By Julie Armstrong     12/4/08 6:00pm

Students taking a break from studying this weekend by sitting down in front of the T.V. for some cathartic viewing might as well replace that Lifetime movie with a visit to the Martel College Commons. But even among the Spirit Committee's decorations, they'd better not expect to find Christmas cheer.From death to alcoholism to arguments over rape and domestic abuse, Martel's new student-written play by Brown College senior Klara Wojtkowska, co-directed with Martel senior Tony Parce, progresses like ten melancholy country songs combined into one.and translated from Polish.

Wojtkowska seems to have felt the need to identify every possible relationship between any two characters in the play, including several characters the audience never sees, and then to inspect each interaction under a microscope. The results are not pretty, especially since the four siblings' problems make Faulkner's characters look like the Cleaver family. The considerable redundancy of their hopelessly dysfunctional and profane rants allows the play to surpass the two-hour mark, making it about twice as long as it needs to be. Deeply emotional and philosophical discussions convey a meta-plot that spans a lifetime, and the estranged siblings slowly and awkwardly pull more and more skeletons from the closet - or the liquor cabinet - as they near the event that has brought them together in the first place: their mother's funeral.

Most of the action takes place in the last hour. Because the audience will have difficulty sitting through a family epic whose emotional depth dwarfs the tiny stage without providing much dynamic activity to fill it, it is helpful that the language flows lyrically in its best moments and at least makes sense in its worst. Revelations, insights and spells of dry humor sprinkle the play and help keep the audience's attention where the hyperbolic plot cannot.



The actors have put noticeable effort into the production, first and foremost by memorizing a whopping number of lines. A role in a highly dramatic student-authored play is a challenge, and they clearly take their parts very seriously. The weakness, however, appears in the one-dimensionality of their performances.

Shepherd School graduate student Kris Wettstein successfully conveys older brother Michael's dry, cowardly wit, but he maintains the same tone throughout the entire play. The character reveals past horrors and receives crushing emotional blows from his sisters with a look of distaste and a stiffness of gesture that seem shallow compared to the defensive guilt they attempt to express.

Martel freshman Elena White aggressively portrays the bitter and formerly suicidal sister, Sarah; unfortunately, she does not always need to. Sarah analyzes her truly disturbing feelings of hatred for the benefit of her siblings like a detective solving a mystery, complete with detached pacing and pointing. This attempt to appear emotionally numb prevents this "evil" sister from coming across even as cold, and thereby makes her unconvincing.

Eva, played by Martel freshman Marielle Schweickart, suffers from the opposite problem of inconsistency, especially during her drinking scenes. At times, her slow progression into and out of intoxication is clever and convincing; at others, however, she launches into crazed tangents that appear more likely to be induced by amphetamines than alcohol. Sometimes she seems to have forgotten altogether that she is drunk.
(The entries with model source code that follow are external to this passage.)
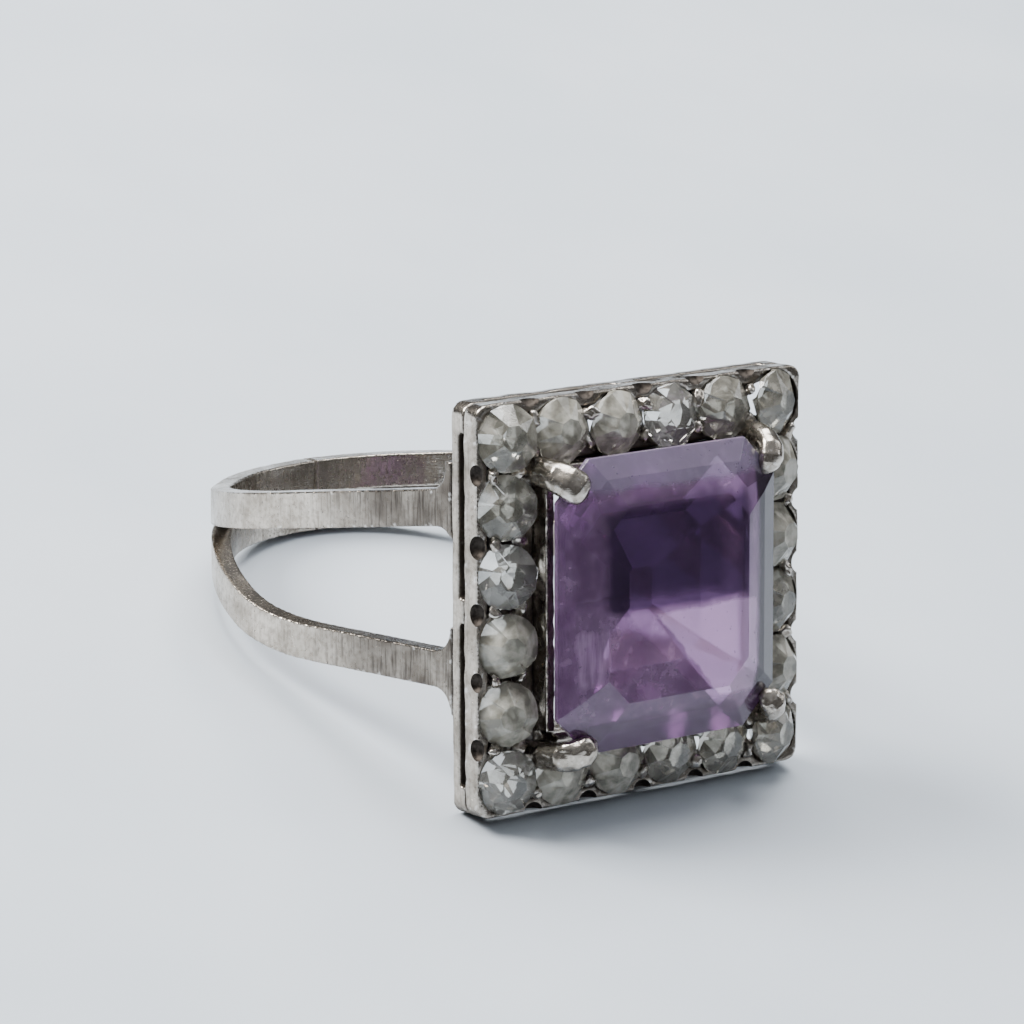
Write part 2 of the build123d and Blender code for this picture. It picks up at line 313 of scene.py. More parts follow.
@dataclass(frozen=True)
class RingAxes:
    """The ring's own upright axes, as they lean when it lies on a table.

    Attributes:
        lean: how far the ring leans back, in radians.
        head: centre of the gallery's back, where the head's levels start.
    """

    lean: float
    head: Vector

    @classmethod
    def of_frame(cls, record: dict) -> RingAxes:
        """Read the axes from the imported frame.

        Args:
            record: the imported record.

        Returns:
            The axes.
        """
        bore = next(m for m in record["mounts"] if m["name"] == "finger_bore")
        axis = bore["axis"]
        lean = math.atan2(axis[1], axis[2])
        out = Vector((0, -math.cos(lean), math.sin(lean)))
        low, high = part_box("gallery_frame")
        depth = cls.upright_size(lean, "gallery_frame").z
        return cls(lean, (low + high) / 2 - out * depth / 2)

    @staticmethod
    def upright_size(lean: float, node: str) -> Vector:
        """Measure a block-shaped node along the ring's own axes.

        Args:
            lean: the lean in radians.
            node: the node.

        Returns:
            Width across, height up and depth out.
        """
        low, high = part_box(node)
        span = high - low
        across = math.cos(2 * lean)
        height = (span.z * math.cos(lean) - span.y * math.sin(lean)) / across
        depth = (span.y * math.cos(lean) - span.z * math.sin(lean)) / across
        return Vector((span.x, height, depth))

    @property
    def up(self) -> Vector:
        """Along the finger, towards the head's upper edge."""
        return Vector((0, math.sin(self.lean), math.cos(self.lean)))

    @property
    def out(self) -> Vector:
        """Away from the finger, out of the head's face."""
        return Vector((0, -math.cos(self.lean), math.sin(self.lean)))

    def on_head(self, x: float = 0.0, y: float = 0.0, level: float = 0.0) -> Matrix:
        """Axes at a place on the head: x across, y up and z out of its face.

        Args:
            x: across from the head's centre.
            y: up from it.
            level: out from the gallery's back.

        Returns:
            The matrix from those axes to the row's.
        """
        origin = self.head + Vector((x, 0, 0)) + self.up * y + self.out * level
        turn = Matrix((Vector((1, 0, 0)), self.up, self.out)).transposed()
        return Matrix.Translation(origin) @ turn.to_4x4()


# --- Materials -------------------------------------------------------------------------------


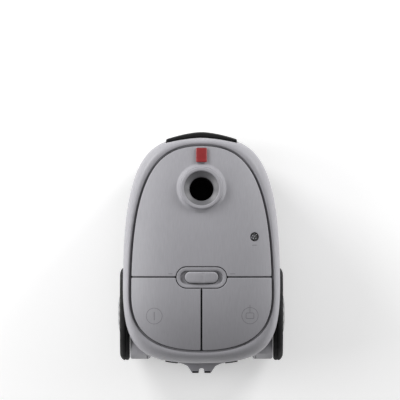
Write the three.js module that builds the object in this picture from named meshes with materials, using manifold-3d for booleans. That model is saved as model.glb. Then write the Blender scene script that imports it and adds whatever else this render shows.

Co-director Parce is by far the best actor on stage, probably in part because he has the pleasure of playing the most entertaining character. He loses himself in schizophrenic David, managing to make Wojtkowska's most poetically far-out lines touching instead of unintentionally humorous.

One final actor worth mentioning is Wojtkowska herself, who does not appear on stage but whose voice is featured twice in startling voiceovers that create the most surreal and original moments of the play. Wojtkowska's articulation and characterization are perfect, and they make up for the possibility that the voiceovers will pull viewers out of the world of the play.

The attempt to fit so much content into "The Wake" leaves unattended details for the birds. The greatest of these is the age of the characters. Although they look and behave like 20- or 30-somethings, they eventually reveal that they are middle-aged or older, which the play does not make remotely apparent. Additionally, Eva brings home groceries in Whole Foods bags despite being broke, wears a 2007 high school varsity sport sweatshirt and gets drunk on Schnapps that looks like water.

It is, of course, not the realism of the details, but the questions raised about society and family that the directors want to emphasize. Viewers who focus on the play's messages will be able to overlook many of its flaws; those who require greater suspension of disbelief will not.

In general, "The Wake" would seem more appropriate as a novel than as a two-hour play. Its emotional insights and intellectualism abound and astound, but the number of relationship issues and dramatic events covered simply do not fit into the format or time available, even in the guise of tortured discussions among bereaved siblings.

Wojtkowska is clearly a talented writer, and her semi-successful crafting of a great deal of confused content into a production is a solid effort and worth its free price of admission. In addition to its opening night on Thursday, Dec. 4, at 8 p.m., the show runs on Saturday at 7 p.m. and on Sunday at 2 p.m. It might, at least, encourage the audience to tell their loved ones they care, which makes it appropriate for the season, after all.